Generally, there are certain things that only a CEO can do for a company. As the highest-ranked executive, this individual bears the primary responsibility for making the major strategic decisions that guide a company along its growth path. The CEO builds a strong team of staff members who are capable of driving a business toward success and—if the individual is adept in the position—ultimately serves as a link between the company and the economy, markets, society, and customers outside of the office.
However, no matter how efficient a CEO is, this individual is still vulnerable to making mistakes. The best way to become a great business leader is to be aware of the more common mistakes that many CEOs make, eight of which are included in the following list.
Frequently Grappling with Indecision
The CEO’s primary role is to serve as the decision-maker for the company. Whether a business is attempting to navigate a small problem or create large-scale change, CEOs must leverage their experience to make difficult choices. CEOs who feel weighed down by this responsibility and finds themselves afraid or hesitant to make a decision may come off as weak leaders and ultimately fail to earn the trust of their staff.

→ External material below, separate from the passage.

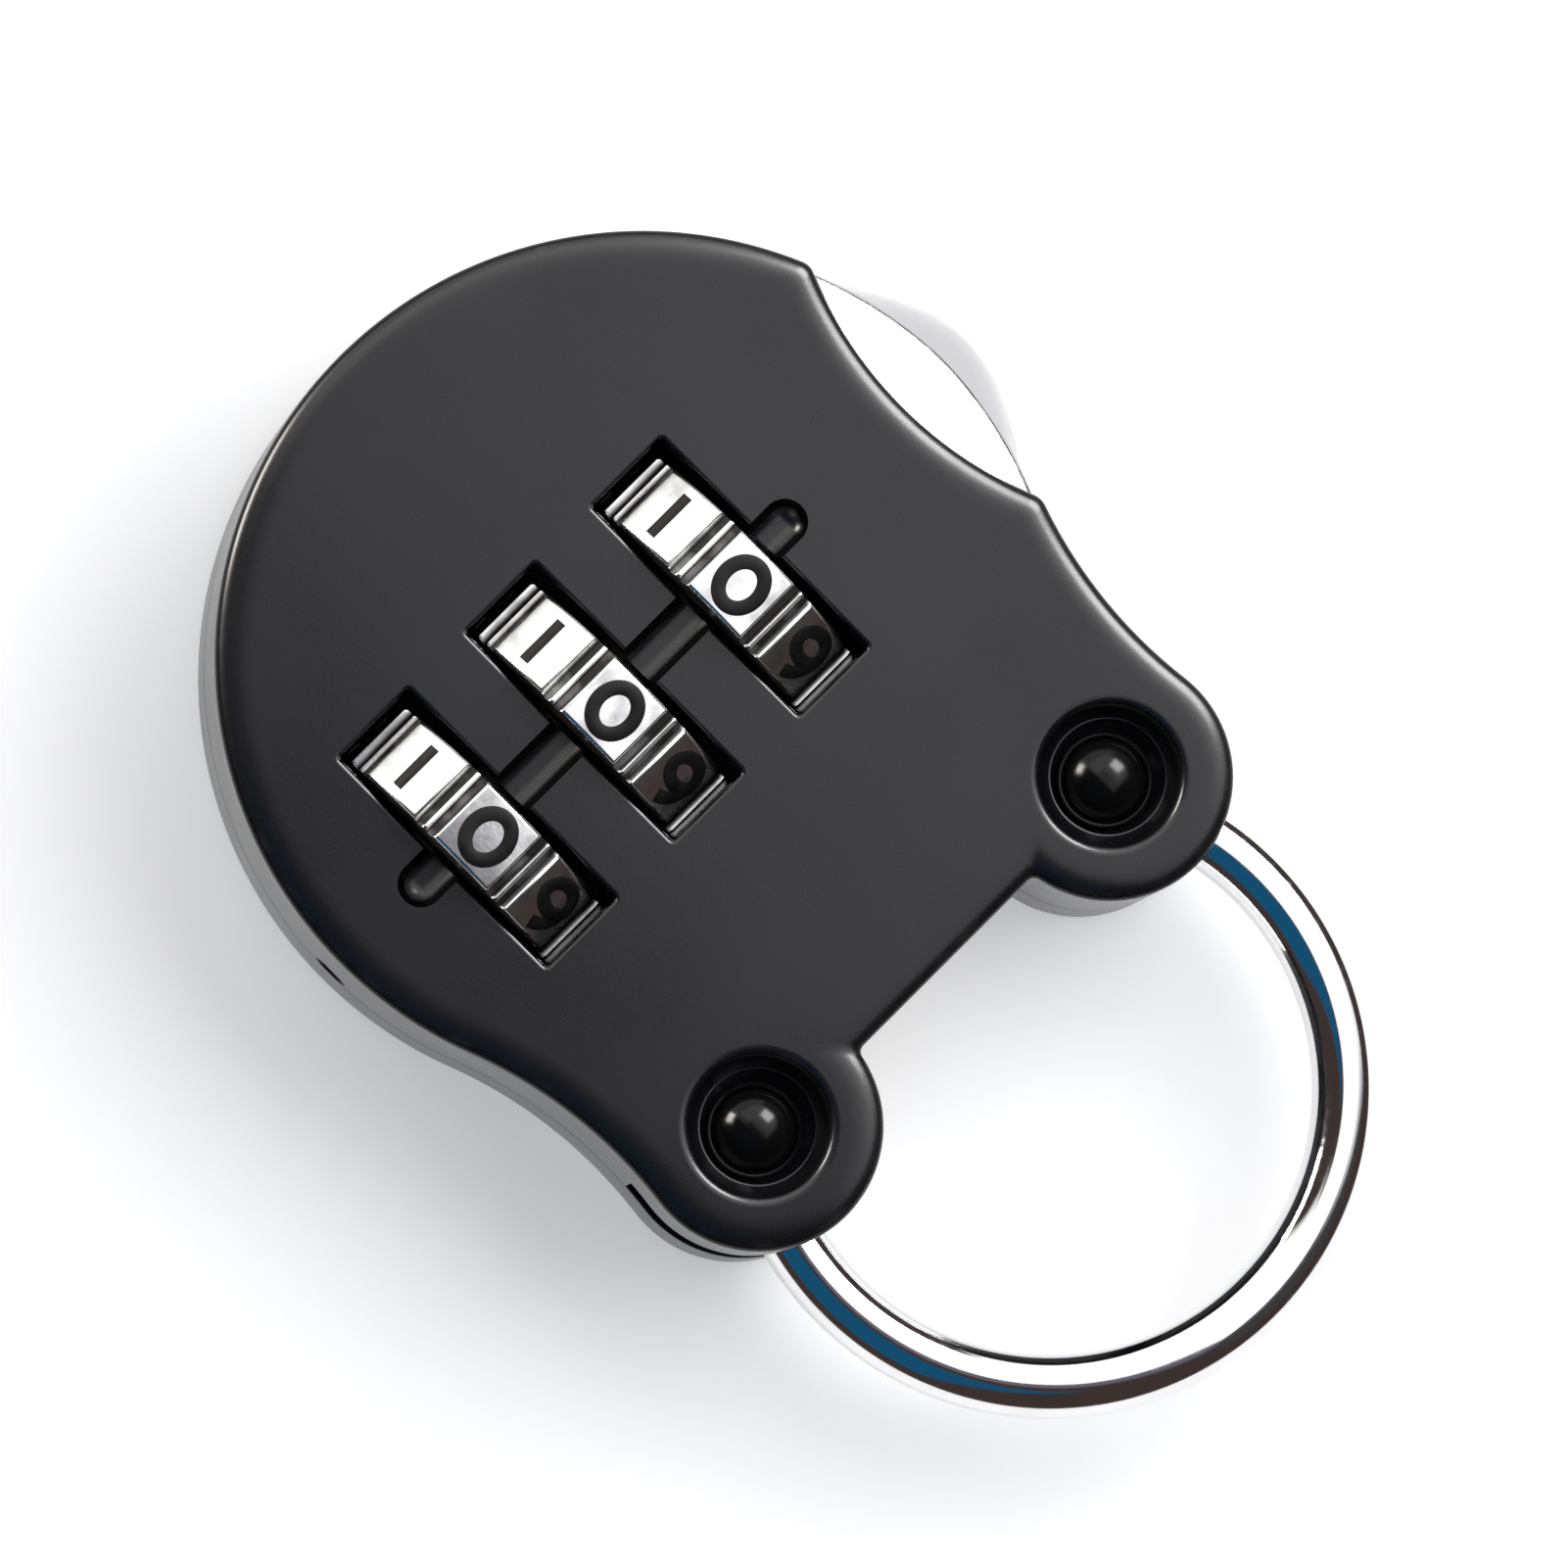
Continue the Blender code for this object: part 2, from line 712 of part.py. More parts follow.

Striking the Wrong Balance Between Being Friendly and Authoritative
In order to cohesively lead a company, a CEO must have a certain degree of approachability. The more friendly and familiar that CEOs are with their employees, the more forthcoming subordinates will likely be with important information. Familiarity between a CEO and his or her staff members is also more likely to help an executive earn loyalty and respect, as well as to make the company as a whole more productive. However, in the pursuit of approachability, it’s also crucial to know the limits of friendliness, as employees who are too familiar with their leader may take advantage of the relationship to the detriment of company operations.
Not Putting Enough Focus on Hiring and Recruitment
Even the most qualified CEOs can’t do their job correctly without the right support staff. CEOs who are not directly involved in hiring the members of their leadership team risk having to rely on people who cannot do the jobs that they need them to do. CEOs should work alongside their human resources department or a recruiting firm during the interview process and take an active role in selecting executive employees who will boost the company’s success.
Micromanaging Their Leadership Teams
Another reason why CEOs need to play an active role in selecting members of their executive team is that putting talented people in the right positions can help prevent them from feeling the need to micromanage. CEOs who micromanages do not truly delegate work and risk becoming lost in the smaller details of operations instead of focusing on big-picture strategy, as they are meant to do. Instead, CEOs should focus on trusting their direct reports to get their jobs done unsupervised and turn their focus to large-scale elements of the company.
Thinking That They Have Nothing to Learn from Anyone Else
CEOs who think of themselves as the only ones at a company with the all of the right answers can end up doing significant damage not only to the dynamics of the executive team, but to the business as a whole. Leaders who don’t keep their egos in check stop asking questions of others, causing them to lose out on the kind of insight needed to keep a company on a positive trajectory. CEOs should take the time to listen to their support staff and understand that good ideas can come from any employee.
Employing Poor Communication Skills
Communication skills are a necessity for professionals at all levels of an organizational hierarchy. However, they are especially crucial for CEOs. CEOs who are poor communicators create a work environment where employees feel frustrated and operate inefficiently, unsure of the exact goals that they should be working to accomplish. CEOs should take the time to ensure that their staff is clear about deadlines, projects, and the overarching vision that the leadership has for the company so that all of the employees can do their jobs more effectively.
Favoring a Specific Member of the Executive Team
It’s not unusual for executives to form positive relationships more naturally with some colleagues over others, but CEOs who obviously favor one member of the executive team can create division among a group responsible for ensuring that the company performs its best. CEOs should avoid blatant favoritism if they want to maintain a leadership team that works together to efficiently achieve goals.
Not Giving or Asking for Feedback
CEOs should regularly provide staff members with feedback on their performance in order to help them improve. While it can understandably be difficult to give criticism, constructive evaluations are the only way that CEOs can streamline the work of their employees and steer a company in the right direction. In addition, it’s important that CEOs ask board members for feedback on their own performance in order to ensure that their work is in line with the goals of the company. Feedback provides CEOs with the opportunity to grow and work on those skills that can help them to become better leaders.